**Data segment**
* BEGIN *

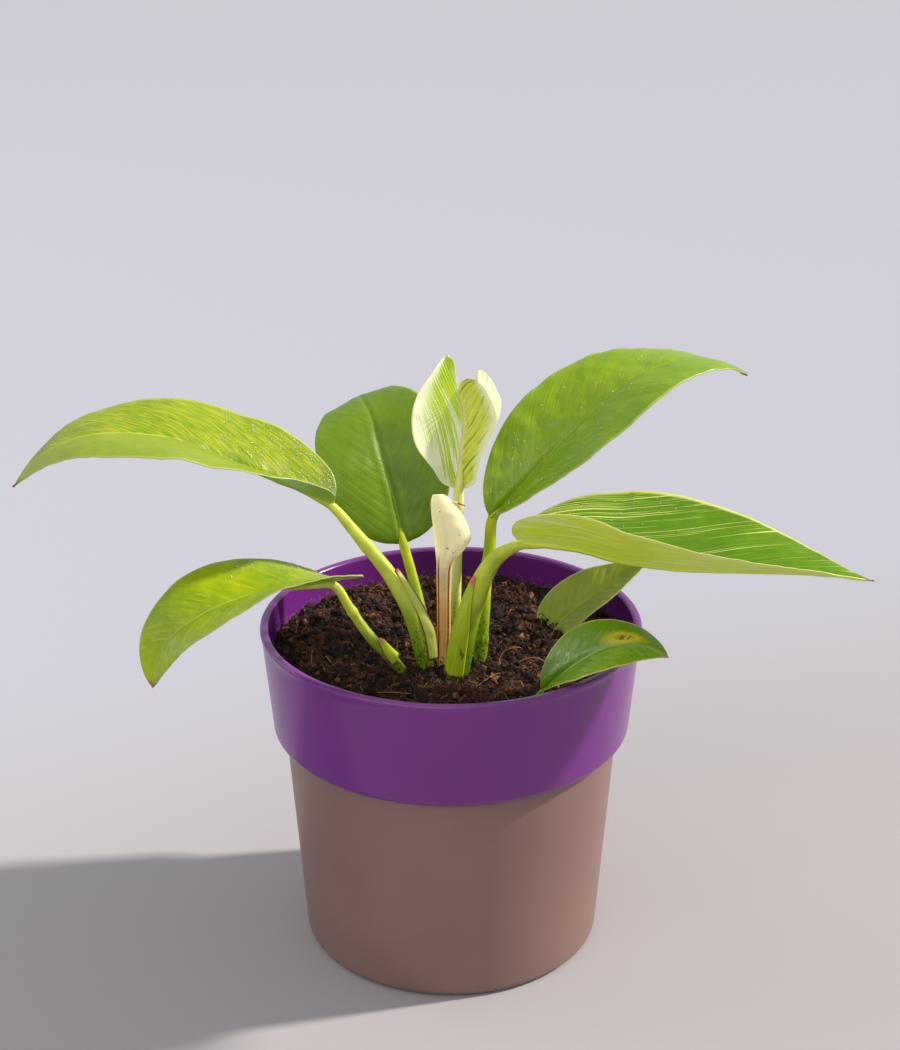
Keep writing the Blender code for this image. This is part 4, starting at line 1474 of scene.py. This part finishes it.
@dataclass(frozen=True)
class Studio:
    """The plain floor, the lights and the camera. Metres."""

    target: tuple = (-0.00025, 0.0, 0.1295)
    eye: tuple = (-0.00025, -0.5273, 0.3437)
    lens: float = 68.57
    roll: float = -0.10
    sensor_mm: float = 36.0
    clip: tuple = (0.01, 20.0)
    floor_reach: float = 9.0
    floor_near: str = "#989494"
    floor_far: str = "#9a9ba3"
    air: str = "#dedee2"
    air_strength: float = 0.95
    lamps: tuple = (
        Lamp("sun_lamp", LampKind.SUN, (1.32, 0.25, 1.06), 3.5, 5.9, "#fff8f2"),
        Lamp("front_lamp", LampKind.PANEL, (-0.5, -1.4, 1.0), 1.2, 7.0, "#f8f6fa"),
        Lamp("strip_lamp", LampKind.PANEL, (-1.1, -0.9, 0.75), 0.28, 2.2, "#fbf9ff"),
        Lamp("left_lamp", LampKind.PANEL, (-1.3, 0.4, 0.7), 1.0, 5.0, "#eef0ff"))

    def floor_material(self) -> bpy.types.Material:
        """Builds the floor's paint: warm and pale in front, cooler towards the back.

        Returns:
            The material.
        """
        made, tree = new_material("matt floor paint")
        part = add(tree, "SeparateXYZ", (add(tree, "NewGeometry"),))
        slant = add(tree, "Math", (part.outputs["X"], -0.36, part.outputs["Y"]), operation="MULTIPLY_ADD")
        away = add(tree, "MapRange", (slant, 0.02, 0.24), interpolation_type="SMOOTHSTEP")
        grain = add(tree, "TexNoise", {"Vector": add(tree, "NewGeometry"), "Scale": 260.0, "Detail": 3.0})
        colour = add(tree, "Mix", {0: away, 6: self.floor_near, 7: self.floor_far}, data_type="RGBA")
        bump = add(tree, "Bump", {"Height": grain, "Strength": 0.08, "Distance": 0.5 * MM})
        shader = add(tree, "BsdfPrincipled", {"Base Color": colour, "Roughness": 0.9, "Normal": bump,
                                              "Specular IOR Level": 0.2})
        add(tree, "OutputMaterial", {"Surface": shader})
        return made

    def build(self) -> None:
        """Builds the floor, the lamps, the light of the air and the camera."""
        scene = bpy.context.scene
        scene.view_settings.view_transform = "Standard"
        corners = self.floor_reach * np.array([(-1, -1, 0), (1, -1, 0), (1, 1, 0), (-1, 1, 0)])
        floor = bpy.data.objects.new("floor", new_mesh("floor", corners, [[0, 1, 2, 3]],
                                                       [self.floor_material()]))
        scene.collection.objects.link(floor)
        for lamp in self.lamps:
            lamp.build()
        world = bpy.data.worlds.new("studio air")
        world.use_nodes = True
        light = world.node_tree.nodes["Background"].inputs
        light["Color"].default_value = linear(self.air)
        light["Strength"].default_value = self.air_strength
        scene.world = world
        camera = bpy.data.cameras.new("camera")
        camera.lens, camera.sensor_width, camera.sensor_fit = self.lens, self.sensor_mm, "AUTO"
        camera.clip_start, camera.clip_end = self.clip
        made = bpy.data.objects.new("camera", camera)
        made.location = self.eye
        facing = (Vector(self.target) - Vector(self.eye)).to_track_quat("-Z", "Y").to_matrix().to_4x4()
        made.matrix_world = Matrix.Translation(self.eye) @ facing @ Matrix.Rotation(math.radians(self.roll),
                                                                                    4, "Z")
        scene.collection.objects.link(made)
        scene.camera = made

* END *

**What to produce**
Word for word, quote all of the data above.

**Finished answer**
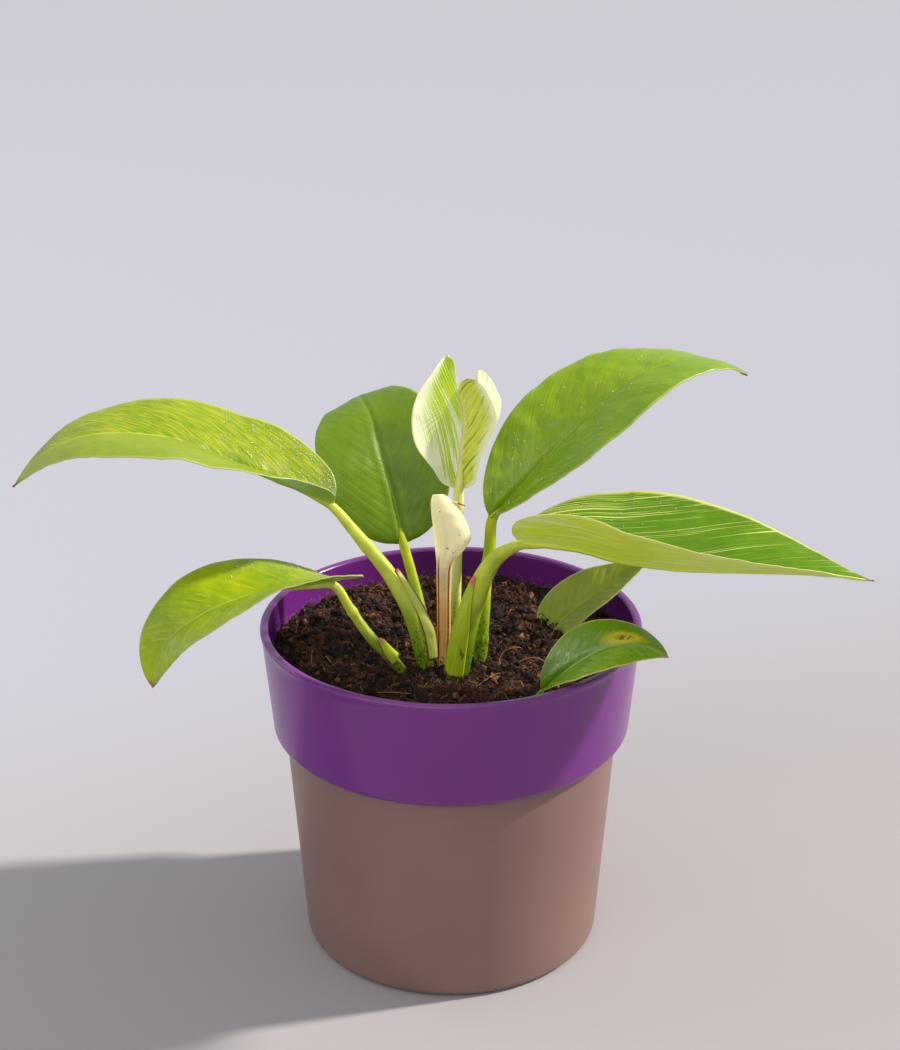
Keep writing the Blender code for this image. This is part 4, starting at line 1474 of scene.py. This part finishes it.
@dataclass(frozen=True)
class Studio:
    """The plain floor, the lights and the camera. Metres."""

    target: tuple = (-0.00025, 0.0, 0.1295)
    eye: tuple = (-0.00025, -0.5273, 0.3437)
    lens: float = 68.57
    roll: float = -0.10
    sensor_mm: float = 36.0
    clip: tuple = (0.01, 20.0)
    floor_reach: float = 9.0
    floor_near: str = "#989494"
    floor_far: str = "#9a9ba3"
    air: str = "#dedee2"
    air_strength: float = 0.95
    lamps: tuple = (
        Lamp("sun_lamp", LampKind.SUN, (1.32, 0.25, 1.06), 3.5, 5.9, "#fff8f2"),
        Lamp("front_lamp", LampKind.PANEL, (-0.5, -1.4, 1.0), 1.2, 7.0, "#f8f6fa"),
        Lamp("strip_lamp", LampKind.PANEL, (-1.1, -0.9, 0.75), 0.28, 2.2, "#fbf9ff"),
        Lamp("left_lamp", LampKind.PANEL, (-1.3, 0.4, 0.7), 1.0, 5.0, "#eef0ff"))

    def floor_material(self) -> bpy.types.Material:
        """Builds the floor's paint: warm and pale in front, cooler towards the back.

        Returns:
            The material.
        """
        made, tree = new_material("matt floor paint")
        part = add(tree, "SeparateXYZ", (add(tree, "NewGeometry"),))
        slant = add(tree, "Math", (part.outputs["X"], -0.36, part.outputs["Y"]), operation="MULTIPLY_ADD")
        away = add(tree, "MapRange", (slant, 0.02, 0.24), interpolation_type="SMOOTHSTEP")
        grain = add(tree, "TexNoise", {"Vector": add(tree, "NewGeometry"), "Scale": 260.0, "Detail": 3.0})
        colour = add(tree, "Mix", {0: away, 6: self.floor_near, 7: self.floor_far}, data_type="RGBA")
        bump = add(tree, "Bump", {"Height": grain, "Strength": 0.08, "Distance": 0.5 * MM})
        shader = add(tree, "BsdfPrincipled", {"Base Color": colour, "Roughness": 0.9, "Normal": bump,
                                              "Specular IOR Level": 0.2})
        add(tree, "OutputMaterial", {"Surface": shader})
        return made

    def build(self) -> None:
        """Builds the floor, the lamps, the light of the air and the camera."""
        scene = bpy.context.scene
        scene.view_settings.view_transform = "Standard"
        corners = self.floor_reach * np.array([(-1, -1, 0), (1, -1, 0), (1, 1, 0), (-1, 1, 0)])
        floor = bpy.data.objects.new("floor", new_mesh("floor", corners, [[0, 1, 2, 3]],
                                                       [self.floor_material()]))
        scene.collection.objects.link(floor)
        for lamp in self.lamps:
            lamp.build()
        world = bpy.data.worlds.new("studio air")
        world.use_nodes = True
        light = world.node_tree.nodes["Background"].inputs
        light["Color"].default_value = linear(self.air)
        light["Strength"].default_value = self.air_strength
        scene.world = world
        camera = bpy.data.cameras.new("camera")
        camera.lens, camera.sensor_width, camera.sensor_fit = self.lens, self.sensor_mm, "AUTO"
        camera.clip_start, camera.clip_end = self.clip
        made = bpy.data.objects.new("camera", camera)
        made.location = self.eye
        facing = (Vector(self.target) - Vector(self.eye)).to_track_quat("-Z", "Y").to_matrix().to_4x4()
        made.matrix_world = Matrix.Translation(self.eye) @ facing @ Matrix.Rotation(math.radians(self.roll),
                                                                                    4, "Z")
        scene.collection.objects.link(made)
        scene.camera = made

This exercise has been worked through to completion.